Likewise, it’s not surprising that standards derived from older doctrines of general and international law might prove somewhat awkward, from a policy perspective, in an era with more extensive cross-border activity. That’s why jurisdiction might be an area most properly addressed by statute. Looking to some future decision of the Court to sort everything out for us is a false hope: nine Justices and their clerks don’t have enough time to work out good policy solutions for all of America, and they also lack the legal authority to try. Congress may have the right to make certain kinds of arbitrary compromises, in pursuit of rough justice, that courts in our system don’t. Failing that, the courts will continue to muddle through. I wouldn’t call this pessimism, so much as appropriate caution about what judges and courts can properly achieve.

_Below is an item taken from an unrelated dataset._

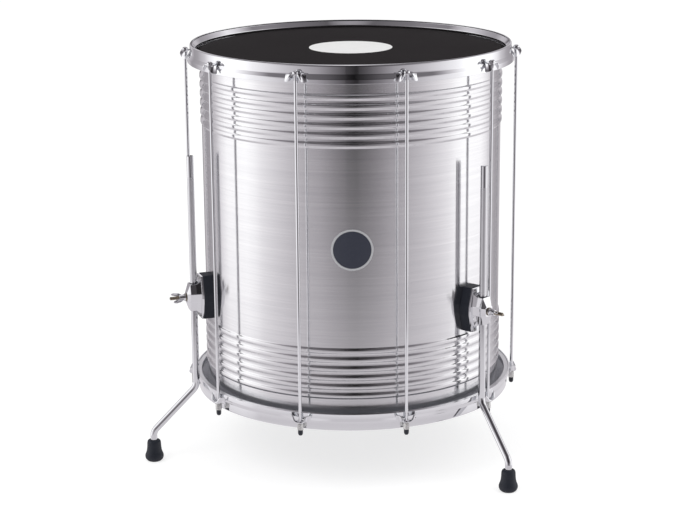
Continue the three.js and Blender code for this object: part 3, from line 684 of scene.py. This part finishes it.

But it would help, in the meantime, if we who think and write about the subject were better about clarifying our terms, and about trying to argue with rather than against one another. If we think a result is bad policy, we should say that it’s bad policy. If we think that a holding is inconsistent with the deep principles of International Shoe, we should say that instead, and defend why those principles should matter to those who view them with indifference. And if we think that a particular decision is wrong on the law, we should be clear about what we mean by that, and on the sources of the legal rules that we invoke. Doing all this may not lead to consensus or agreement, at least not right away; but at least we’ll be talking about the same thing, which is the first step to understanding it.

Posted by Stephen Sachs on July 5, 2017 at 11:43 AM in 2016-17 End of Term, Civil Procedure, Constitutional thoughts, Legal Theory | Permalink

Comments

It's not clear to me why we shouldn't feel confident that the best personal-jurisdictional policy is the right answer on the law. The tax code seems an inapt analogy; there the content of positive law is more or less determinate. Everyone agrees that the tax code, whatever precisely it means to the relatively limited extent it's ambiguous, is the law. What's like the tax code in personal jurisdiction? Doctrine says the source of personal-jurisdictional law is the Due Process Clause, but as you say, the Due Process Clause isn't very jurisgenerative when it comes to personal jurisdiction. So it seems that under existing doctrine it's quite open to the Court to make whatever personal-jurisdictional law would be best policy, more or less. Now, I take it you think originalism compels something else, whether or not that something else is excellent policy. But as originalism isn't, really, the law, at least not when it comes to personal jurisdiction, I don't see what's constraining anyone from supposing that their favored policy is or should be the law because it would best instantiate norms of fair play and substantial justice, which seem to be the truthmakers of personal-jurisdictional law.

Posted by: Asher Steinberg | Jul 5, 2017 3:52:21 PM

Good q. Others may disagree, but if you're saying the real truthmaker is current doctrine, I don't think the current traditional-notions-of-fair-play-and-substantial-justice test can be read as just a stand-in for 'the best policy on jurisdiction, whatever that might be.' That's not how the Court describes it in Volkswagen or BMS, both of which emphasize how fairness-and-reasonableness is only one part of the SJ test, not the whole ballgame. And a best-policy test would be roughly equivalent to striking the phrase 'traditional notions of,' which at present does some real work (see e.g. Burnham). Whether the Court could make (what it thinks is) good policy sotto voce is different from whether that's the test it currently recognizes.

Posted by: Stephen Sachs | Jul 6, 2017 10:34:08 AM

I agree completely that the only way out of this morass and to put an end to the courts (both state and federal) lurching from pillar to post as they react to particular fact situations is for the legislatures, both state and federal, to step up and declare the rules that govern jurisdiction.

Goodbye due process clause; hello statute.